**TASK INSTRUCTIONS**.
Write out exactly the lines from the line with "The OpenSCAD and" through the line with "of the broad", both ends included, and no other line.

# start of DATA PROVIDED

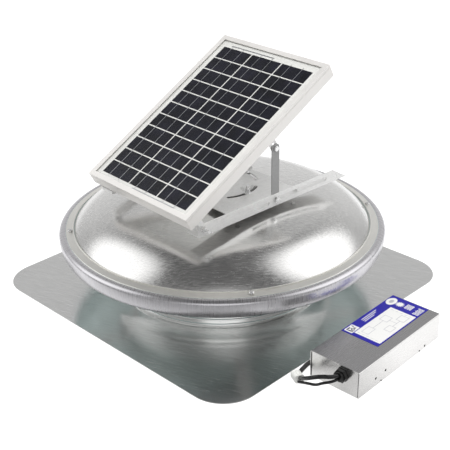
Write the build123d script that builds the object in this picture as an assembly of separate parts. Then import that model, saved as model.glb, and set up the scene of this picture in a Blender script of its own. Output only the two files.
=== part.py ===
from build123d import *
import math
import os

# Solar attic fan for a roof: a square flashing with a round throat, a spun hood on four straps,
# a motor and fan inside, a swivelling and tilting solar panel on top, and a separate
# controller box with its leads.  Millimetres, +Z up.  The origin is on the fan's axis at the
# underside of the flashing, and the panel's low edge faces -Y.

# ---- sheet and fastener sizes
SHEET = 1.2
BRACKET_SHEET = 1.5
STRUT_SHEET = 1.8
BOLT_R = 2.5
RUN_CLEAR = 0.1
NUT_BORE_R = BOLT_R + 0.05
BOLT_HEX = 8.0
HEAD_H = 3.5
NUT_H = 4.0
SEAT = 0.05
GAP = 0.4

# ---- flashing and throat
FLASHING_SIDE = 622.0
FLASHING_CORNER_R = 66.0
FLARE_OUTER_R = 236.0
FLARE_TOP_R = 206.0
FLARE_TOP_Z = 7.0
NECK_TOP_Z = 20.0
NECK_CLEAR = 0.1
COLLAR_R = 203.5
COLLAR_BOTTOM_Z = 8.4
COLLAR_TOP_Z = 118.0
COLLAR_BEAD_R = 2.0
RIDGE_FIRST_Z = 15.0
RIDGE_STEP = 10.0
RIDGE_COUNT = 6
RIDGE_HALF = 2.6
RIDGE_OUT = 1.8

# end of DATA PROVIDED
# start of DATA PROVIDED

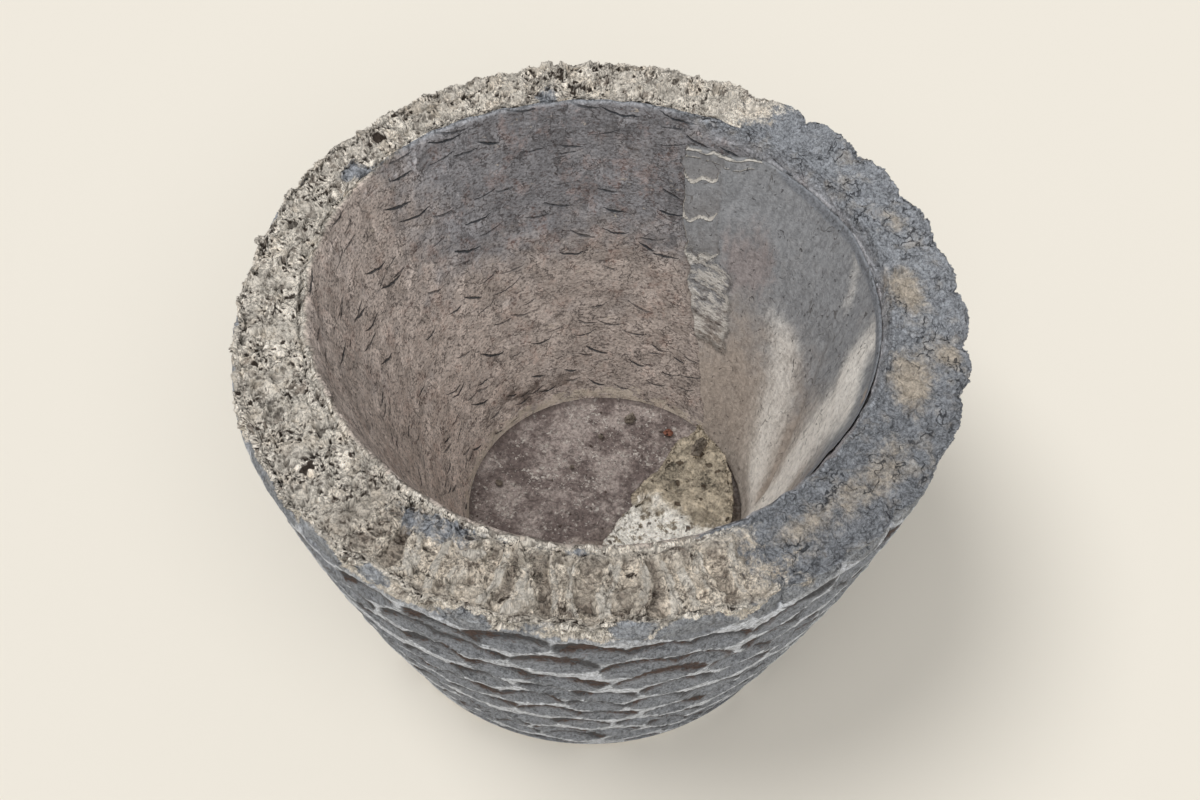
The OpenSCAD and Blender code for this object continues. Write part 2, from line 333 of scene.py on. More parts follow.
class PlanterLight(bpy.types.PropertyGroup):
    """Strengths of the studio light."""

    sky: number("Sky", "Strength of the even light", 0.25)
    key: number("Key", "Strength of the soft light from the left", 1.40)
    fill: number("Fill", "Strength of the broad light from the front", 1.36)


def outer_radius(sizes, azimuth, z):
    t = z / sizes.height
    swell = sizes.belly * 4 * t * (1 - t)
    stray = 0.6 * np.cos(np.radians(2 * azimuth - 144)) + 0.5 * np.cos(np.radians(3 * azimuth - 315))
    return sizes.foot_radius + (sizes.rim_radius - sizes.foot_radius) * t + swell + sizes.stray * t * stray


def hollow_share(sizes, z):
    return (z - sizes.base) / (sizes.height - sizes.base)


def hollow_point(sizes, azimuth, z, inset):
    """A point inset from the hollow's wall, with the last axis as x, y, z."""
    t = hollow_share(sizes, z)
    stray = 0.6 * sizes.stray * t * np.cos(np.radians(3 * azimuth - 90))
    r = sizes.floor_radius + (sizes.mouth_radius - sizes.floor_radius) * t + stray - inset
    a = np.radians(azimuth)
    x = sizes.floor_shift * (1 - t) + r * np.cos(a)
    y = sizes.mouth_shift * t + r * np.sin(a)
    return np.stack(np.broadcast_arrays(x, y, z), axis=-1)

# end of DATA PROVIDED

**WRITTEN RESPONSE**.
The OpenSCAD and Blender code for this object continues. Write part 2, from line 333 of scene.py on. More parts follow.
class PlanterLight(bpy.types.PropertyGroup):
    """Strengths of the studio light."""

    sky: number("Sky", "Strength of the even light", 0.25)
    key: number("Key", "Strength of the soft light from the left", 1.40)
    fill: number("Fill", "Strength of the broad light from the front", 1.36)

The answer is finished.